[Object modeling scripts]

<<<<

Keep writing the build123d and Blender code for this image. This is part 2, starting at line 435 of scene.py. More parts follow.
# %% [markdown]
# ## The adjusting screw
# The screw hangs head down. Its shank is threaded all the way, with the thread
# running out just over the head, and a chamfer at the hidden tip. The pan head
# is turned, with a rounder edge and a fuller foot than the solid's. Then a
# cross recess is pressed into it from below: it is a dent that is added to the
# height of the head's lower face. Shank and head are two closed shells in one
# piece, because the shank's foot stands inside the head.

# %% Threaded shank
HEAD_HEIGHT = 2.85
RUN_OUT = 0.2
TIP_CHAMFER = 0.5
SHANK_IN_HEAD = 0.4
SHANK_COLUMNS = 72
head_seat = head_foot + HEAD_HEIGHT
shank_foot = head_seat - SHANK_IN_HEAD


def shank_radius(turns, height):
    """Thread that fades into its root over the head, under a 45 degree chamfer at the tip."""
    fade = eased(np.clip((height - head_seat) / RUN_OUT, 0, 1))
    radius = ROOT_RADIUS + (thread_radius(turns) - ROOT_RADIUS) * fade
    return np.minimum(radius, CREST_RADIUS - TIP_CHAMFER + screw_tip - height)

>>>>
<<<<

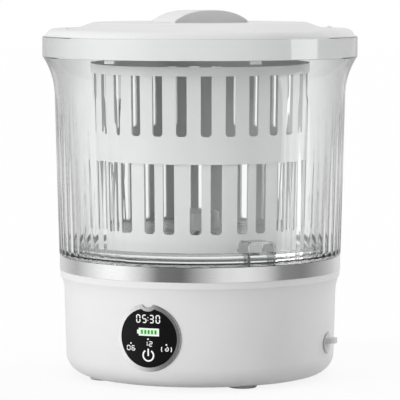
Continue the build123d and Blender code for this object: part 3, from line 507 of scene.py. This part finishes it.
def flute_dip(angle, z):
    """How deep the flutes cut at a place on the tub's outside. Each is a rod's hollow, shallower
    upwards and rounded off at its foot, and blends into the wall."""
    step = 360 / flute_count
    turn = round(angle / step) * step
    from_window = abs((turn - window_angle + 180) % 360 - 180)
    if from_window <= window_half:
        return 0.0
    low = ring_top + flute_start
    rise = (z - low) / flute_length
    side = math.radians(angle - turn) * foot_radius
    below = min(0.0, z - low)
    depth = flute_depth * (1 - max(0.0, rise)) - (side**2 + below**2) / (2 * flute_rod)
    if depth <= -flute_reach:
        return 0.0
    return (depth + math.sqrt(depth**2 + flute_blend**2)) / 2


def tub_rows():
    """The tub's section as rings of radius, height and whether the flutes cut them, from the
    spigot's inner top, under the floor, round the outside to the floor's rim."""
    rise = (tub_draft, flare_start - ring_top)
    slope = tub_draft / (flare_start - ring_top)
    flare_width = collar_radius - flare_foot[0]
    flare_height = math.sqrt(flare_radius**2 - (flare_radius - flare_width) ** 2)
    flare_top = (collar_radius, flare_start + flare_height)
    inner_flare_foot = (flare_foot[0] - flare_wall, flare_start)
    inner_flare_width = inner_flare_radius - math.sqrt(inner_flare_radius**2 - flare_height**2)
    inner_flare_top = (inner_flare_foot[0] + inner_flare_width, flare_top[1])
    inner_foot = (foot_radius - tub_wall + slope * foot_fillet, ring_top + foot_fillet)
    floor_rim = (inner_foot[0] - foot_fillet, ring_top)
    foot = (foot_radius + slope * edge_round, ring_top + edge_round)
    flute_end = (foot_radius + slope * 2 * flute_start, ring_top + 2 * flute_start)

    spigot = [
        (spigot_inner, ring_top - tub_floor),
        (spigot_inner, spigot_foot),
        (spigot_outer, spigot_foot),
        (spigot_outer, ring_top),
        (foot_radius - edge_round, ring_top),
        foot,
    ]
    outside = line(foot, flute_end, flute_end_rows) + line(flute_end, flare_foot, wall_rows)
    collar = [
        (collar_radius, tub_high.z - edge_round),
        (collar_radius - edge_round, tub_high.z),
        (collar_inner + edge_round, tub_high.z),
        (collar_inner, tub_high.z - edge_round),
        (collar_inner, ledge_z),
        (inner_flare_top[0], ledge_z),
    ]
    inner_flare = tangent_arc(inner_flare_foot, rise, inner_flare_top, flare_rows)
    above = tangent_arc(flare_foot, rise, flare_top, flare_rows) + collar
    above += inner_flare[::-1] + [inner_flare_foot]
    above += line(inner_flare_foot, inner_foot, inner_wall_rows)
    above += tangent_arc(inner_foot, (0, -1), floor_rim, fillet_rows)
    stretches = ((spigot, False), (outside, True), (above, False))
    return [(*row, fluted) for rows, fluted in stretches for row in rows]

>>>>
<<<<

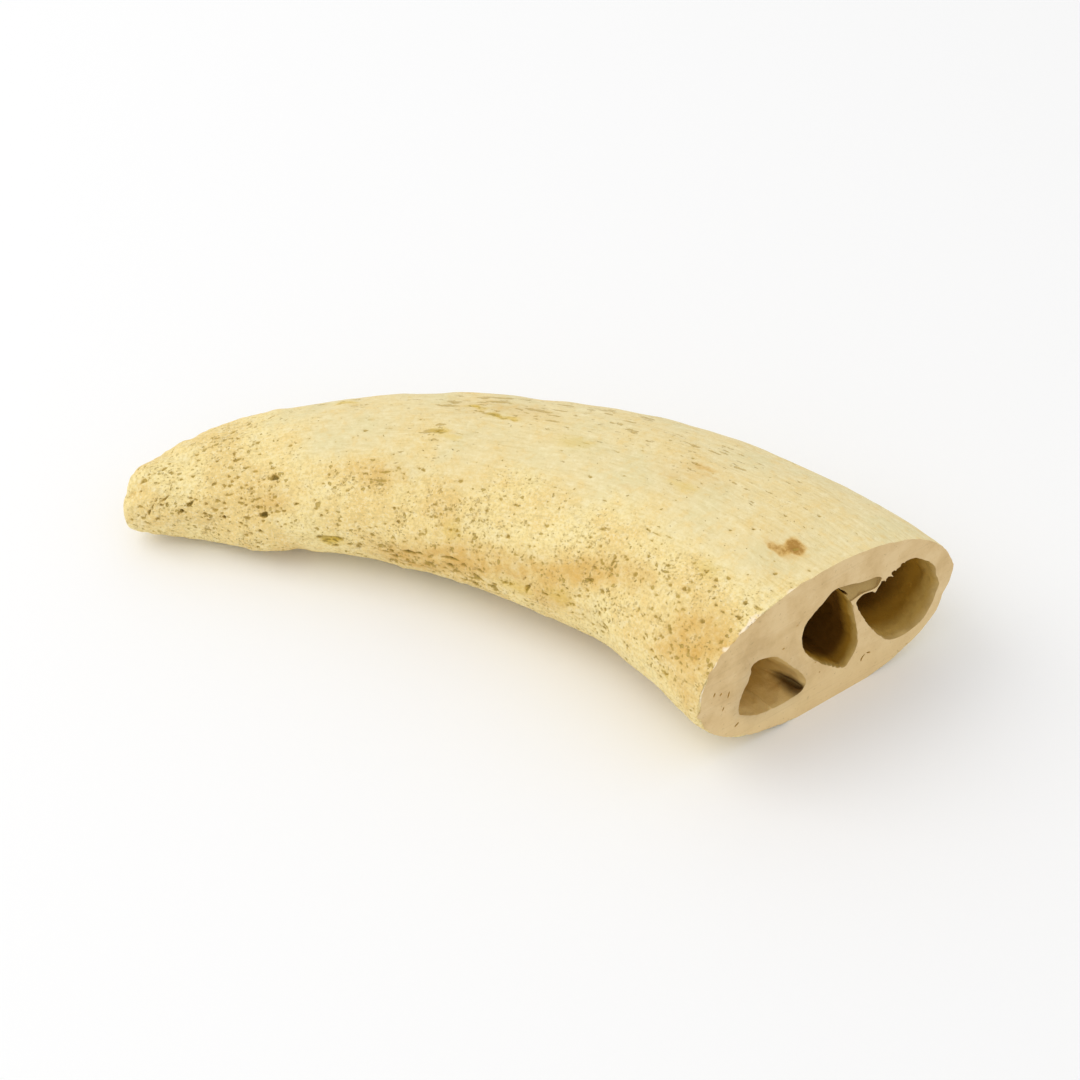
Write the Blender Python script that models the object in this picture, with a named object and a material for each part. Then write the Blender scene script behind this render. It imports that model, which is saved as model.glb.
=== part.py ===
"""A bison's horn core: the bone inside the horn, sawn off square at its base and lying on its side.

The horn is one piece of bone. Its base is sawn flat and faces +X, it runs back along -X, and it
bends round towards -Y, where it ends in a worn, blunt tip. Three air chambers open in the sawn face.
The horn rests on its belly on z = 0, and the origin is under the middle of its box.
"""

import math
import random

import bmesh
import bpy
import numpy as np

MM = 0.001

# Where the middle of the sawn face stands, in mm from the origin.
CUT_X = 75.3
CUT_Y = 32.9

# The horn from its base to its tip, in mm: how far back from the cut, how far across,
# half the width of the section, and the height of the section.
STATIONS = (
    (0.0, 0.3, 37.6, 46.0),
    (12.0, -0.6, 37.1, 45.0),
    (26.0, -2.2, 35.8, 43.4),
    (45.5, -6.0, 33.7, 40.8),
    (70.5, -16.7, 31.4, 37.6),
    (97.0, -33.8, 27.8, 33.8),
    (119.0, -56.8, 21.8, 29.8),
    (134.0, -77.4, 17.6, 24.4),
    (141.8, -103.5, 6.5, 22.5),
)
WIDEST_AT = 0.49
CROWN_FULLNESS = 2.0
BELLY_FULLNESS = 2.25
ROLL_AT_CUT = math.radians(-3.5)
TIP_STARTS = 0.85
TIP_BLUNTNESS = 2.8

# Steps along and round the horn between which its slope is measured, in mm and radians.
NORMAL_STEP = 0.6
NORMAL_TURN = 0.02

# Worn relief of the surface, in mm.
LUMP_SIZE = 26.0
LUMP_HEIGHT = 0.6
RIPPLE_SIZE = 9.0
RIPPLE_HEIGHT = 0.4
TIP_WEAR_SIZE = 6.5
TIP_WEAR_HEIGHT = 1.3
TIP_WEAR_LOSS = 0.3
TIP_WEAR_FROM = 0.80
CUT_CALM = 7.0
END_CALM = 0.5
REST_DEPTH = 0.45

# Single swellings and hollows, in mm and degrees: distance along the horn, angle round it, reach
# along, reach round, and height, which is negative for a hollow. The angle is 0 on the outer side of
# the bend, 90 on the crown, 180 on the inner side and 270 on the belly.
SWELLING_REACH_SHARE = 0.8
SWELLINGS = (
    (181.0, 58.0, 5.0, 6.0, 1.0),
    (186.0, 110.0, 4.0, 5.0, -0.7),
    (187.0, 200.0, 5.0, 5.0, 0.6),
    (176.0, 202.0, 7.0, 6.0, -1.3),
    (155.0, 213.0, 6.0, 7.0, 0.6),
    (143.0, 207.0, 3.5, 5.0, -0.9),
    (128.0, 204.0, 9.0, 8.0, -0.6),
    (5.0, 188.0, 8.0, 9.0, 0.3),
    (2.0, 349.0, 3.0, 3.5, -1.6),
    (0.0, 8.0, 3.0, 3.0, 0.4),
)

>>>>

Given instruction » Set down, exactly and alone, the run of lines from the line that has "Write the Blender Python" to the line that has "REST_DEPTH = 0.45".

Solution to this task »
Write the Blender Python script that models the object in this picture, with a named object and a material for each part. Then write the Blender scene script behind this render. It imports that model, which is saved as model.glb.
=== part.py ===
"""A bison's horn core: the bone inside the horn, sawn off square at its base and lying on its side.

The horn is one piece of bone. Its base is sawn flat and faces +X, it runs back along -X, and it
bends round towards -Y, where it ends in a worn, blunt tip. Three air chambers open in the sawn face.
The horn rests on its belly on z = 0, and the origin is under the middle of its box.
"""

import math
import random

import bmesh
import bpy
import numpy as np

MM = 0.001

# Where the middle of the sawn face stands, in mm from the origin.
CUT_X = 75.3
CUT_Y = 32.9

# The horn from its base to its tip, in mm: how far back from the cut, how far across,
# half the width of the section, and the height of the section.
STATIONS = (
    (0.0, 0.3, 37.6, 46.0),
    (12.0, -0.6, 37.1, 45.0),
    (26.0, -2.2, 35.8, 43.4),
    (45.5, -6.0, 33.7, 40.8),
    (70.5, -16.7, 31.4, 37.6),
    (97.0, -33.8, 27.8, 33.8),
    (119.0, -56.8, 21.8, 29.8),
    (134.0, -77.4, 17.6, 24.4),
    (141.8, -103.5, 6.5, 22.5),
)
WIDEST_AT = 0.49
CROWN_FULLNESS = 2.0
BELLY_FULLNESS = 2.25
ROLL_AT_CUT = math.radians(-3.5)
TIP_STARTS = 0.85
TIP_BLUNTNESS = 2.8

# Steps along and round the horn between which its slope is measured, in mm and radians.
NORMAL_STEP = 0.6
NORMAL_TURN = 0.02

# Worn relief of the surface, in mm.
LUMP_SIZE = 26.0
LUMP_HEIGHT = 0.6
RIPPLE_SIZE = 9.0
RIPPLE_HEIGHT = 0.4
TIP_WEAR_SIZE = 6.5
TIP_WEAR_HEIGHT = 1.3
TIP_WEAR_LOSS = 0.3
TIP_WEAR_FROM = 0.80
CUT_CALM = 7.0
END_CALM = 0.5
REST_DEPTH = 0.45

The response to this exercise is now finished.